▸ Written task:
Extract the complete listing and repeat it word for word.

▸ Recorded information:
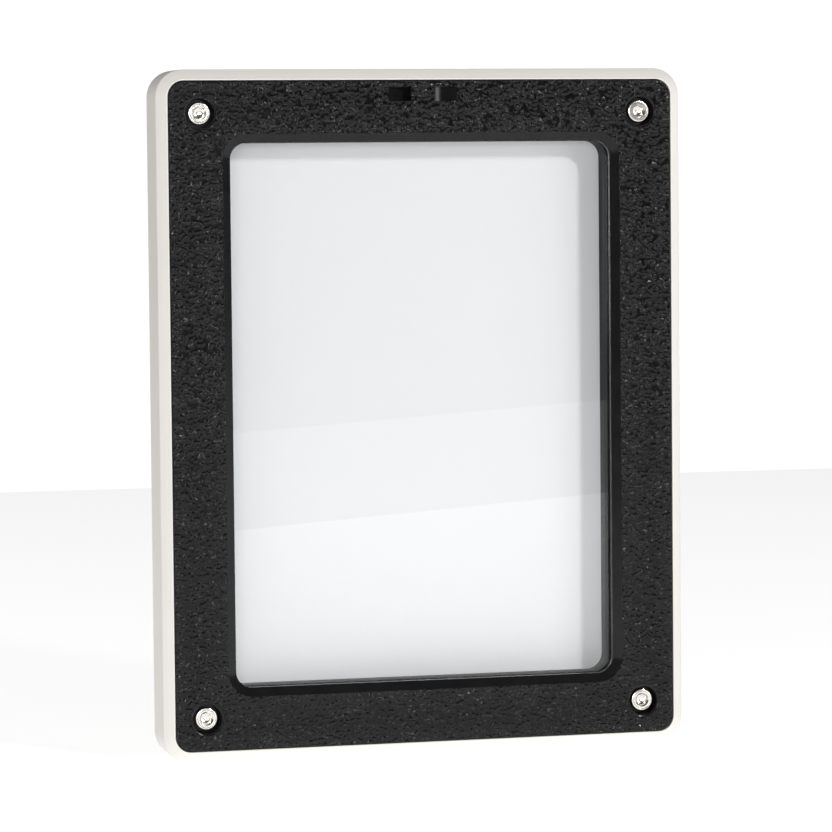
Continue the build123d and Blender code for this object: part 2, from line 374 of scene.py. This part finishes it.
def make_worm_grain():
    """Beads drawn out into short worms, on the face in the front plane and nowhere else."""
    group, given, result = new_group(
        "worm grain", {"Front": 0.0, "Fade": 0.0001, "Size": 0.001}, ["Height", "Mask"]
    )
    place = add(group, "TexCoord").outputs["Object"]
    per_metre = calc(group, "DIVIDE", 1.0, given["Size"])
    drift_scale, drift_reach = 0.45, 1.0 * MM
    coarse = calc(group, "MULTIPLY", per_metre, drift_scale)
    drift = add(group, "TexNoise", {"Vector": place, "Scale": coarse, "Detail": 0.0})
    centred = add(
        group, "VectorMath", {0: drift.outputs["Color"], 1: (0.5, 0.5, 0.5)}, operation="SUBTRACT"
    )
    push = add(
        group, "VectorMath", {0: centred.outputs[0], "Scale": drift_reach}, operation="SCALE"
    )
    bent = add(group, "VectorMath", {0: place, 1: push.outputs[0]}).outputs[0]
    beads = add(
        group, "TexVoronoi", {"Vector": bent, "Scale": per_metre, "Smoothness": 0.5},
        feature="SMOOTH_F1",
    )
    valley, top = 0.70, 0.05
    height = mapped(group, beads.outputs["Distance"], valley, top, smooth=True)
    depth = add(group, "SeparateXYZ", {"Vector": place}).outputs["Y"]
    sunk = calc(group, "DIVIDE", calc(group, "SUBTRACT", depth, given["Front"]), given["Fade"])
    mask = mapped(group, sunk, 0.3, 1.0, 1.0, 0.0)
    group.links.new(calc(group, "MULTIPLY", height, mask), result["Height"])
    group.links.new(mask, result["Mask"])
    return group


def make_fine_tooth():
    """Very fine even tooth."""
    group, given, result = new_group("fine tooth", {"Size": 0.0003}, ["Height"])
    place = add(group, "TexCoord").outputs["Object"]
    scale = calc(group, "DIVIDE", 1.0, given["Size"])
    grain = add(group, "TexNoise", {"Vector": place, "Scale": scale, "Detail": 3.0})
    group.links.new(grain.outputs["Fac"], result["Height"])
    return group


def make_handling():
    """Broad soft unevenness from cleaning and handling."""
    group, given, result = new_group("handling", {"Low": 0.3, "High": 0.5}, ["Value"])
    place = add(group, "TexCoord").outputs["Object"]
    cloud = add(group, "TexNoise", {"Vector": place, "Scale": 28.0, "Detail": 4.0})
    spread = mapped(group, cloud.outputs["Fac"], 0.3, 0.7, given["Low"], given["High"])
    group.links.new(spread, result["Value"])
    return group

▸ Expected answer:
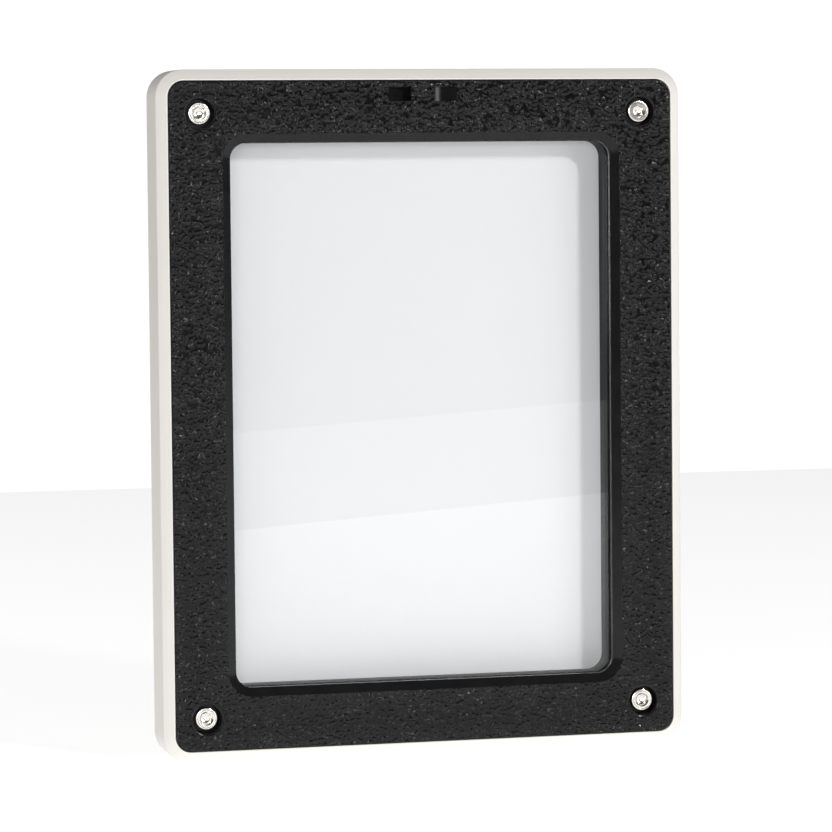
Continue the build123d and Blender code for this object: part 2, from line 374 of scene.py. This part finishes it.
def make_worm_grain():
    """Beads drawn out into short worms, on the face in the front plane and nowhere else."""
    group, given, result = new_group(
        "worm grain", {"Front": 0.0, "Fade": 0.0001, "Size": 0.001}, ["Height", "Mask"]
    )
    place = add(group, "TexCoord").outputs["Object"]
    per_metre = calc(group, "DIVIDE", 1.0, given["Size"])
    drift_scale, drift_reach = 0.45, 1.0 * MM
    coarse = calc(group, "MULTIPLY", per_metre, drift_scale)
    drift = add(group, "TexNoise", {"Vector": place, "Scale": coarse, "Detail": 0.0})
    centred = add(
        group, "VectorMath", {0: drift.outputs["Color"], 1: (0.5, 0.5, 0.5)}, operation="SUBTRACT"
    )
    push = add(
        group, "VectorMath", {0: centred.outputs[0], "Scale": drift_reach}, operation="SCALE"
    )
    bent = add(group, "VectorMath", {0: place, 1: push.outputs[0]}).outputs[0]
    beads = add(
        group, "TexVoronoi", {"Vector": bent, "Scale": per_metre, "Smoothness": 0.5},
        feature="SMOOTH_F1",
    )
    valley, top = 0.70, 0.05
    height = mapped(group, beads.outputs["Distance"], valley, top, smooth=True)
    depth = add(group, "SeparateXYZ", {"Vector": place}).outputs["Y"]
    sunk = calc(group, "DIVIDE", calc(group, "SUBTRACT", depth, given["Front"]), given["Fade"])
    mask = mapped(group, sunk, 0.3, 1.0, 1.0, 0.0)
    group.links.new(calc(group, "MULTIPLY", height, mask), result["Height"])
    group.links.new(mask, result["Mask"])
    return group


def make_fine_tooth():
    """Very fine even tooth."""
    group, given, result = new_group("fine tooth", {"Size": 0.0003}, ["Height"])
    place = add(group, "TexCoord").outputs["Object"]
    scale = calc(group, "DIVIDE", 1.0, given["Size"])
    grain = add(group, "TexNoise", {"Vector": place, "Scale": scale, "Detail": 3.0})
    group.links.new(grain.outputs["Fac"], result["Height"])
    return group


def make_handling():
    """Broad soft unevenness from cleaning and handling."""
    group, given, result = new_group("handling", {"Low": 0.3, "High": 0.5}, ["Value"])
    place = add(group, "TexCoord").outputs["Object"]
    cloud = add(group, "TexNoise", {"Vector": place, "Scale": 28.0, "Detail": 4.0})
    spread = mapped(group, cloud.outputs["Fac"], 0.3, 0.7, given["Low"], given["High"])
    group.links.new(spread, result["Value"])
    return group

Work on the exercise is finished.